The German branch of Combat 18 "is a neo-Nazi, racist and xenophobic association whose purpose is similar to that of national socialism," the ministry said in a statement announcing the ban.

Read more: Combat 18: The neo-Nazi network banned in Germany

"Today's ban is a clear message: right-wing extremism and anti-Semitism have no place in our society," Interior Minister Seehofer said.

The ban came as 210 officers on Thursday morning carried out raids across Germany, searching through apartments in the states of Hesse, Thuringia and North Rhine-Westphalia as well as in three other states.

"Mobile phones, computers and right-wing extremist symbols were confiscated," a spokesman for the Rhineland-Palatinate Interior Ministry said.

Calls to ban the group had been growing since the murder of German politician Walter Lübcke near Kassel in June 2019. His suspected murderer is thought to have had contact with members of Combat 18. Europol, the EU-wide police agency, also warned that Combat 18 posed a threat throughout Europe.
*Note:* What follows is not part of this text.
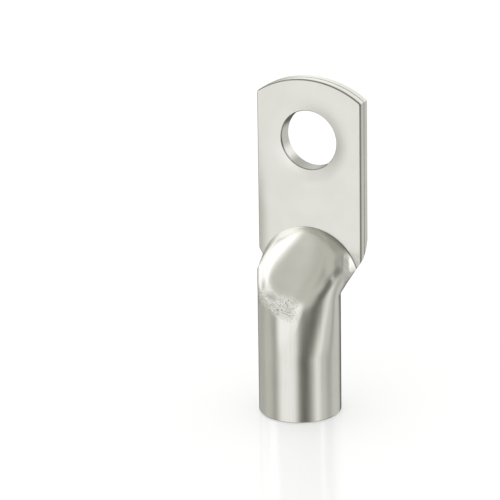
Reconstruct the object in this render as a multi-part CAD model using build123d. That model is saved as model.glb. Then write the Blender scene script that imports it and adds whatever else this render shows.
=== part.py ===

Under the ban, the group will not be able to meet and it will be illegal to write or use the group's logo.

What is Combat 18?

Combat 18 is a militant neo-Nazi organization formed in Britain in 1992. They are believed to be the armed wing of another another neo-Nazi network, Blood & Honour, that has spread to several European countries.

The number 18 in the name corresponds with the first and eighth letters in the alphabet —A and H— the first letters of Adolf Hitler's first and last names. 

The group was classified as a right-wing extremist group in Germany at the start of the 2000s and there are thought to be around 20 members in the German organization. The group's motto is "whatever it takes."

Leaders of the German faction are reported to be Stanley Röske, 43, from near Kassel, and Robin Schmiemann, 35, from Dortmund. Schmiemann spent time in prison for shooting a Tunisian during a supermarket raid.

The group is particularly known in Germany for spreading right-wing extremist music and organizing neo-Nazi concerts.